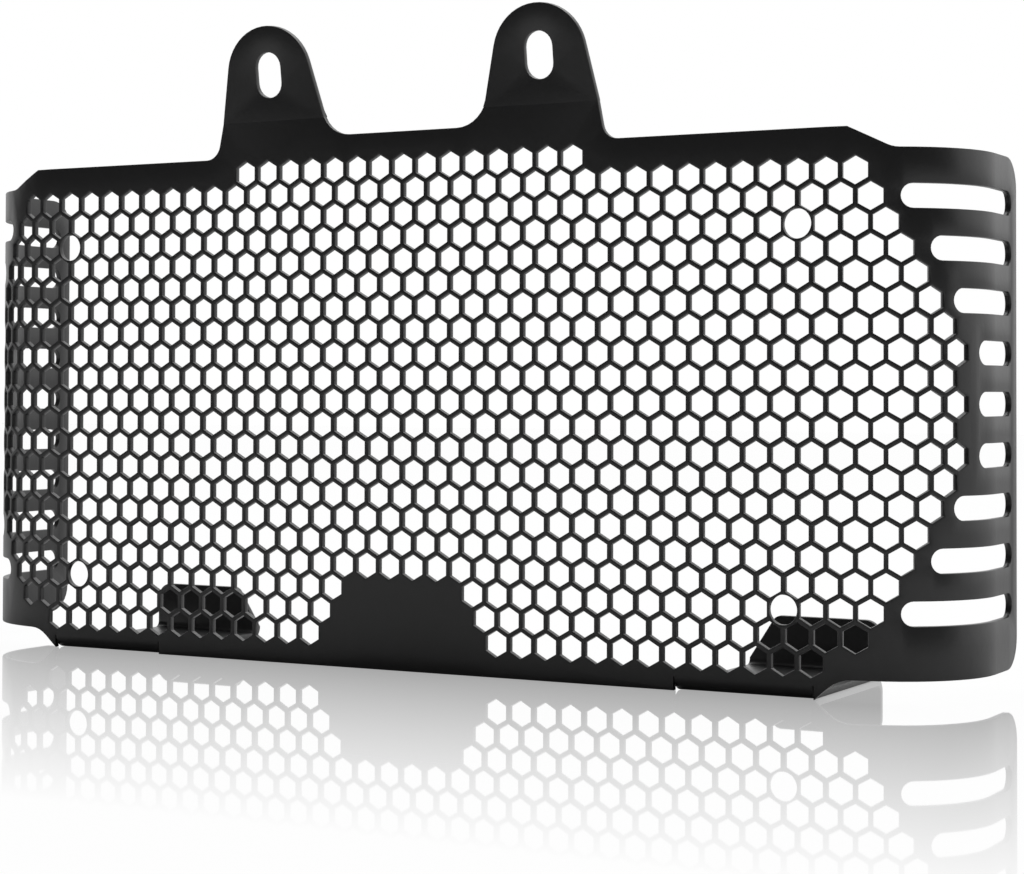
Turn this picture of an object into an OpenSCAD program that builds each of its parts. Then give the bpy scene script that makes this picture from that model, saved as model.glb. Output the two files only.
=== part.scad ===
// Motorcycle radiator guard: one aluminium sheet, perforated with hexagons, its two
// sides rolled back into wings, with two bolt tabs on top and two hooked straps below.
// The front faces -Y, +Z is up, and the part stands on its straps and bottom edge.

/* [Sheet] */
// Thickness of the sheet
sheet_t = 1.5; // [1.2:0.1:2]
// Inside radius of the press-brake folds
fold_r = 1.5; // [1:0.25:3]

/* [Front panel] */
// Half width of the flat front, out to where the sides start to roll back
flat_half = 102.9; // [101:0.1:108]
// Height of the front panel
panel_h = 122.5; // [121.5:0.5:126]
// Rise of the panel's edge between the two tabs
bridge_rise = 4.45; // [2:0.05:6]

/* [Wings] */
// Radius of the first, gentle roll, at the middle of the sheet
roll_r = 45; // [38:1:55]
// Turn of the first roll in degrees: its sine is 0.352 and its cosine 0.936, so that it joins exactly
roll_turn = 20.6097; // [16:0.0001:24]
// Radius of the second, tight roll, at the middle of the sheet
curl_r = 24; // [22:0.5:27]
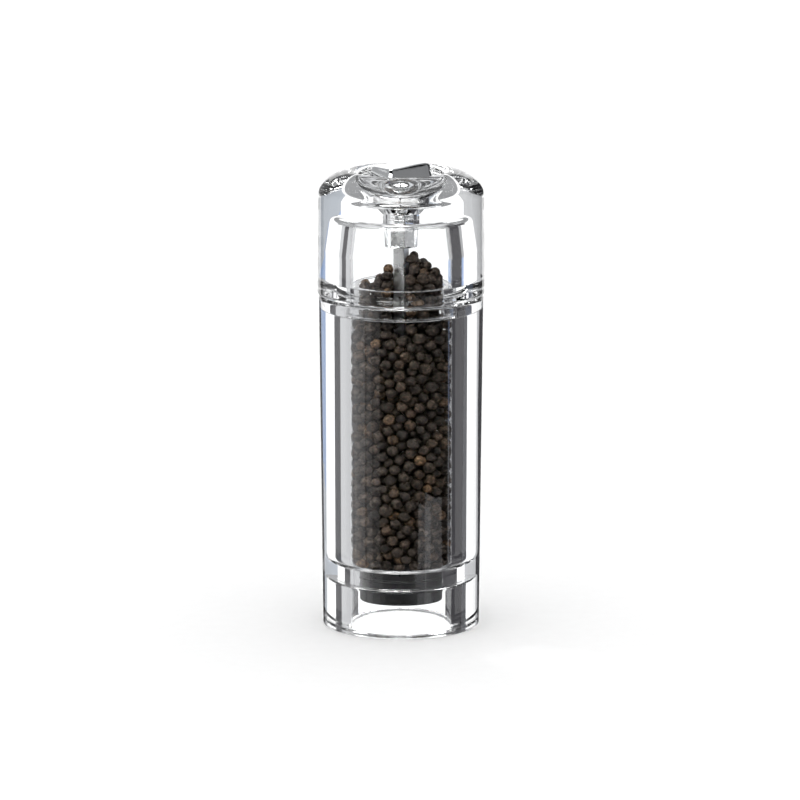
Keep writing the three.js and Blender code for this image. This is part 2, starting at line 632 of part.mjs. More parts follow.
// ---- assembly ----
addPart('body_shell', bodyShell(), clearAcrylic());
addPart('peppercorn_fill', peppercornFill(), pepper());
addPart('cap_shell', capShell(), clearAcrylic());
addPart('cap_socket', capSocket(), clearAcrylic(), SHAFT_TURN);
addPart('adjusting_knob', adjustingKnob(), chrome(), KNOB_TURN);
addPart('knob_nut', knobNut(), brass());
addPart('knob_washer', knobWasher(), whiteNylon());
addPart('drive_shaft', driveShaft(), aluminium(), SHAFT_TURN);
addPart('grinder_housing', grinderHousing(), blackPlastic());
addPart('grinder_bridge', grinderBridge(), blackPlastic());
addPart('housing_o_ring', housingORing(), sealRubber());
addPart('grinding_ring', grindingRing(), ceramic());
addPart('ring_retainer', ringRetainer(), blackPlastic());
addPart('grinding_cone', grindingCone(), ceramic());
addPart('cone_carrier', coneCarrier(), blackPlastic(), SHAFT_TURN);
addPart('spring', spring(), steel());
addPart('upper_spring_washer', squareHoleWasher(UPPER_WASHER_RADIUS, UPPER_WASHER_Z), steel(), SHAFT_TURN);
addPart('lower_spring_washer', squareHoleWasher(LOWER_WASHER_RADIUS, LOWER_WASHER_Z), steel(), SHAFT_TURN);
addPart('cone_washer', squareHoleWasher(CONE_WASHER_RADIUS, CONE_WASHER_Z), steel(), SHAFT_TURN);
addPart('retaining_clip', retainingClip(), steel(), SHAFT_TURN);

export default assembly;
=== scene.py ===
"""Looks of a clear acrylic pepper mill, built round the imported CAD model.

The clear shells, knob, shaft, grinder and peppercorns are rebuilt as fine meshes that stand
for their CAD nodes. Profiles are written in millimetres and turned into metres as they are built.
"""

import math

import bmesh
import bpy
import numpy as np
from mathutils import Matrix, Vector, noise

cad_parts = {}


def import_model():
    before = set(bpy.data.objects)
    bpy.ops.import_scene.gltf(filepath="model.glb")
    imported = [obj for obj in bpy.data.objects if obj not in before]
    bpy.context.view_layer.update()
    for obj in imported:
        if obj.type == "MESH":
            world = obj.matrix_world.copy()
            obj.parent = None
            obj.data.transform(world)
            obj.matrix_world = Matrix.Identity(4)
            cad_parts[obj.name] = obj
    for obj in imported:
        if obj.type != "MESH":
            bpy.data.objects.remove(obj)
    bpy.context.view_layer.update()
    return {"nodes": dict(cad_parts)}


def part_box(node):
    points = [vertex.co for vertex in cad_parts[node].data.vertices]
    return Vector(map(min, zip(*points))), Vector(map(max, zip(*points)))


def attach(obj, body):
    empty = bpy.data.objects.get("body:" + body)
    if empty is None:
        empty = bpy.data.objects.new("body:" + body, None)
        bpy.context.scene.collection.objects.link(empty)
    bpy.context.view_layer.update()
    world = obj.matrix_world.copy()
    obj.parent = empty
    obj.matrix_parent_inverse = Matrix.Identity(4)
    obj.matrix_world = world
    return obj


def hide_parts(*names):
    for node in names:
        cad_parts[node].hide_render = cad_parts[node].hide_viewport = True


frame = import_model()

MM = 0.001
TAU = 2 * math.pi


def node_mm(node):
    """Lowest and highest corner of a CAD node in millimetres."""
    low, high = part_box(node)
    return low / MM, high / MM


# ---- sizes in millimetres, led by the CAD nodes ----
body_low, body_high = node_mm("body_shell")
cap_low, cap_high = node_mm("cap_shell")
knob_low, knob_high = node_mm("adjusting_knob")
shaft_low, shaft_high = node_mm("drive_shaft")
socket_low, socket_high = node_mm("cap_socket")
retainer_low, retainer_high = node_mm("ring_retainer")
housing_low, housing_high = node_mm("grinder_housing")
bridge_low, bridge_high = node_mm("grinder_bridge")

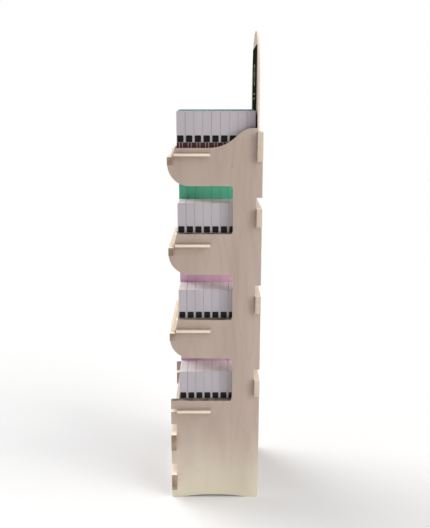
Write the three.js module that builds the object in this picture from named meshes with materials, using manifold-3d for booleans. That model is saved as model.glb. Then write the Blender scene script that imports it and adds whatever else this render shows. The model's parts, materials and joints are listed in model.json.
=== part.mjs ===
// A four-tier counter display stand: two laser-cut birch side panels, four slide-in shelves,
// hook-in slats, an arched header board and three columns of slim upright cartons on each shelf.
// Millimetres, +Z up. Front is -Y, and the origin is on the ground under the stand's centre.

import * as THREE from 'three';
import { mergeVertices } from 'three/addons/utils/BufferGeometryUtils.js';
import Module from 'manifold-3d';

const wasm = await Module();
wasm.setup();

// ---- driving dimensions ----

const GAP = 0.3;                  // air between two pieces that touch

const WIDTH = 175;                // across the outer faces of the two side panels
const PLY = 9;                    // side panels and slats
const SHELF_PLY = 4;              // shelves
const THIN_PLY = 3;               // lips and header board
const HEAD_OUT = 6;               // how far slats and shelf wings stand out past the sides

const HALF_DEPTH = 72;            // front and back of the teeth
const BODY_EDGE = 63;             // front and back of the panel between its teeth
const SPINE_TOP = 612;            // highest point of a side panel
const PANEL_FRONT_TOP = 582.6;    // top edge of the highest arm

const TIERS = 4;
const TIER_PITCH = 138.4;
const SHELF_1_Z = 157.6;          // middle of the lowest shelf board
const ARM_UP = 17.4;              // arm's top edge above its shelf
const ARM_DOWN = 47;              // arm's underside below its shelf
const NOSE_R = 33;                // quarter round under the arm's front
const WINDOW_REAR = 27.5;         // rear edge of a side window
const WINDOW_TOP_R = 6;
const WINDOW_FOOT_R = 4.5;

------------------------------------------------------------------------

#### [YOUR OBJECTIVE]
The first line of the records and every line down to the line with "curl_r = 24; // [22:0.5:27]" must be quoted exactly; leave out all else.

#### [ANSWER TO THE TASK]
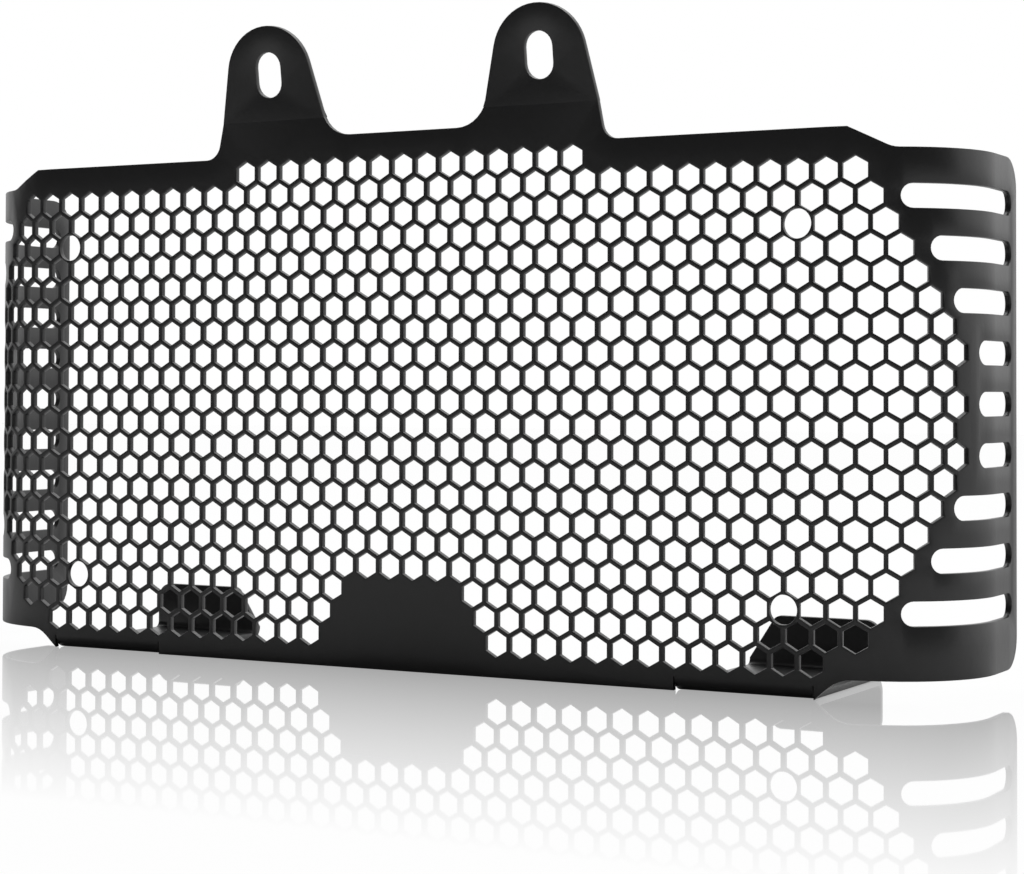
Turn this picture of an object into an OpenSCAD program that builds each of its parts. Then give the bpy scene script that makes this picture from that model, saved as model.glb. Output the two files only.
=== part.scad ===
// Motorcycle radiator guard: one aluminium sheet, perforated with hexagons, its two
// sides rolled back into wings, with two bolt tabs on top and two hooked straps below.
// The front faces -Y, +Z is up, and the part stands on its straps and bottom edge.

/* [Sheet] */
// Thickness of the sheet
sheet_t = 1.5; // [1.2:0.1:2]
// Inside radius of the press-brake folds
fold_r = 1.5; // [1:0.25:3]

/* [Front panel] */
// Half width of the flat front, out to where the sides start to roll back
flat_half = 102.9; // [101:0.1:108]
// Height of the front panel
panel_h = 122.5; // [121.5:0.5:126]
// Rise of the panel's edge between the two tabs
bridge_rise = 4.45; // [2:0.05:6]

/* [Wings] */
// Radius of the first, gentle roll, at the middle of the sheet
roll_r = 45; // [38:1:55]
// Turn of the first roll in degrees: its sine is 0.352 and its cosine 0.936, so that it joins exactly
roll_turn = 20.6097; // [16:0.0001:24]
// Radius of the second, tight roll, at the middle of the sheet
curl_r = 24; // [22:0.5:27]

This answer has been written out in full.